◎9人の遺体はパイプライン近くの車の中に押し込まれていた。
2018年6月22日/メキシコ軍の兵士(Getty Images)

メキシコ中部ケレタロ州の石油パイプライン近くで9人の遺体が見つかった。警察当局が9日、明らかにした。

それによると、9人は石油の窃盗に関与した可能性があるという。死因は明らかにされていないが、地元メディアは関係者の話しとして、「9人の遺体はパイプライン近くの車の中に押し込まれていた」と伝えている。

メキシコでは国営企業のパイプラインから石油、天然ガス、その他燃料を盗む事件が年間5000件以上報告されている。

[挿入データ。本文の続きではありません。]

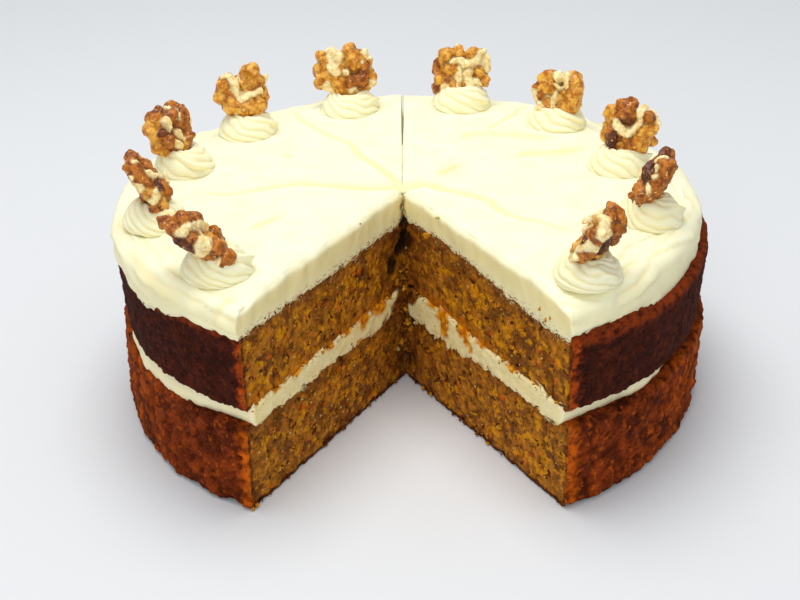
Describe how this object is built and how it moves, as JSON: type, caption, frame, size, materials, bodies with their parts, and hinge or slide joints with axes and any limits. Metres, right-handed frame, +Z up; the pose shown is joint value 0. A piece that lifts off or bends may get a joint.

AP通信によると、9人の遺体は2台の車の中から発見されたという。

オブラドール(Andrés Manuel López Obrador)大統領は2018年末の就任以来、麻薬カルテルやギャングによる燃料窃盗・パイプライン攻撃を阻止することを目標のひとつに掲げてきた。

しかし、パイプラインの警備に陸軍兵士数千人が投入されているにもかかわらず、毎年何千件もの窃盗が報告されている。

2023年の窃盗件数は約5600件。22年の7000件超から減少したものの、オブラドール氏が就任した18年とほぼ同じ水準である。

政府は盗んだ燃料の販売を取り締まり、数年間はその量を減らすことに成功した。盗まれた燃料は道端で販売されることが多く、認可を受けたガソリンスタンドで販売されることもある。

国営石油会社の損失は2019・20年に年間2億7500万ドルまで減少。しかし、取り締まりの効果は長続きせず、22年には11億ドルを超えた

パイプラインの燃料窃盗はギャング間抗争に発展することがある。